New residential development on the north coast is active, with Montego Bay and its suburban parishes continuing to attract the most significant pipeline of new schemes. The mix of buyer types in this market — local Jamaican investors, diaspora buyers, and international purchasers primarily from North America and the UK — gives the north coast market a depth and diversity that insulates it to some degree from any single segment’s performance.
Affordability
Jamaica’s housing affordability challenge has deepened incrementally over the June period, as rising construction costs translate into higher asking prices for new developments while NHT loan limits have remained unchanged.
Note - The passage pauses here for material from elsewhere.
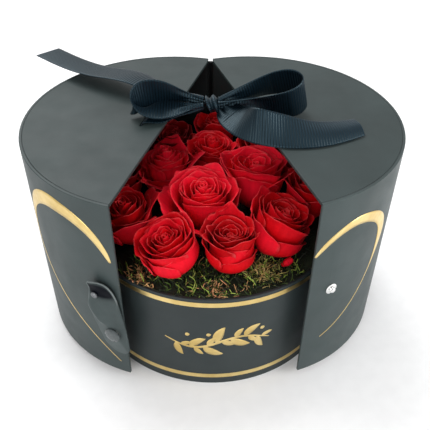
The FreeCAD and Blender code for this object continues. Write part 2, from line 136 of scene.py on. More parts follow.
def make_stage():
    world = bpy.data.worlds.new("studio")
    world.use_nodes = True
    place = add_node(world, "ShaderNodeTexCoord")
    facing = add_node(world, "ShaderNodeVectorMath")
    facing.operation = "DOT_PRODUCT"
    facing.inputs[1].default_value = BRIGHT_SIDE
    link(world, place, "Generated", facing, 0)
    shades = ramp(world, facing, "Value", [(0.0, SKY_DIM), (1.0, SKY_BRIGHT)])
    link(world, shades, "Color", world.node_tree.nodes["Background"], "Color")
    bpy.context.scene.world = world
    for light in LIGHTS:
        make_light(*light)
    corners = np.array([(-1, -1, 0), (1, -1, 0), (1, 1, 0), (-1, 1, 0)]) * FLOOR_HALF / MM
    floor = make_mesh("floor", corners, [(0, 1, 2, 3)])
    material, shader = new_material("pale_floor", (0.93, 0.93, 0.935), 0.6)
    speckle(material, shader, 90, (0.915, 0.915, 0.92), (0.945, 0.945, 0.95))
    floor.data.materials.append(material)


# --- materials --------------------------------------------------------------------------------


def new_material(name, color, roughness, **sockets):
    """Material with one Principled shader. Sockets are named with _ for a space."""
    material = bpy.data.materials.new(name)
    material.use_nodes = True
    shader = material.node_tree.nodes["Principled BSDF"]
    shader.inputs["Base Color"].default_value = (*color, 1.0)
    shader.inputs["Roughness"].default_value = roughness
    for socket, value in sockets.items():
        shader.inputs[socket.replace("_", " ")].default_value = value
    return material, shader


def add_node(material, kind, **inputs):
    """New node in a material or a world, with its plain inputs."""
    node = material.node_tree.nodes.new(kind)
    for name, value in inputs.items():
        node.inputs[name.replace("_", " ")].default_value = value
    return node


def link(material, source, output, target, socket):
    material.node_tree.links.new(source.outputs[output], target.inputs[socket])


def mesh_attribute(material, name):
    node = add_node(material, "ShaderNodeAttribute")
    node.attribute_name = name
    return node


def coordinates(material, squeeze=(1, 1, 1), attribute=None):
    """Place on the piece in metres, or an attribute of its mesh, stretched along each axis."""
    if attribute:
        source = mesh_attribute(material, attribute)
        output = "Vector"
    else:
        source = add_node(material, "ShaderNodeTexCoord")
        output = "Object"
    mapping = add_node(material, "ShaderNodeMapping", Scale=squeeze)
    link(material, source, output, mapping, "Vector")
    return mapping


def split(material, source):
    """X, Y and Z of a node's vector."""
    node = add_node(material, "ShaderNodeSeparateXYZ")
    link(material, source, "Vector", node, "Vector")
    return node


def noise(material, scale, detail=4, squeeze=(1, 1, 1), attribute=None):
    texture = add_node(material, "ShaderNodeTexNoise", Scale=scale, Detail=detail)
    link(material, coordinates(material, squeeze, attribute), "Vector", texture, "Vector")
    return texture


def ramp(material, source, output, stops):
    """Colour ramp over a value: stops are (place, colour or grey)."""
    node = add_node(material, "ShaderNodeValToRGB")
    link(material, source, output, node, "Fac")
    elements = node.color_ramp.elements
    while len(elements) < len(stops):
        elements.new(0.5)
    for element, (place, color) in zip(elements, stops):
        element.position = place
        shade = color if isinstance(color, tuple) else (color,) * 3
        element.color = (*shade, 1.0)
    return node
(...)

The real value of the J$5.5 million NHT individual loan ceiling has been eroded by construction cost inflation, meaning that first-time buyers using NHT financing must contribute more from their own resources — or seek larger top-up commercial loans — to access the same standard of unit that was accessible at the NHT ceiling alone some years ago.
Macroeconomic Context
Jamaica’s macro backdrop remains broadly supportive of housing investment. GDP growth is running at approximately 1.5 to 2 percent, inflation is within or near the Bank of Jamaica’s 4 to 6 percent target range, and the debt-to-GDP ratio has continued its downward trajectory. The IMF Extended Fund Facility programme continues to be met with full compliance, and Jamaica is regularly cited in international financial commentary as a model of fiscal adjustment in the developing world context.
Looking Ahead
The July to August period is typically the heart of Jamaica’s summer housing market, with diaspora buyers visiting the island on holiday and making purchasing decisions, and with NHT application processing maintaining its rhythm. The hurricane season is at its statistical peak in August and September, and the property market will be monitoring developments in the Atlantic basin with customary attention. Oil price developments will remain the key external construction cost variable, and any further movement toward the US$85 to US$90 range would place additional pressure on project economics.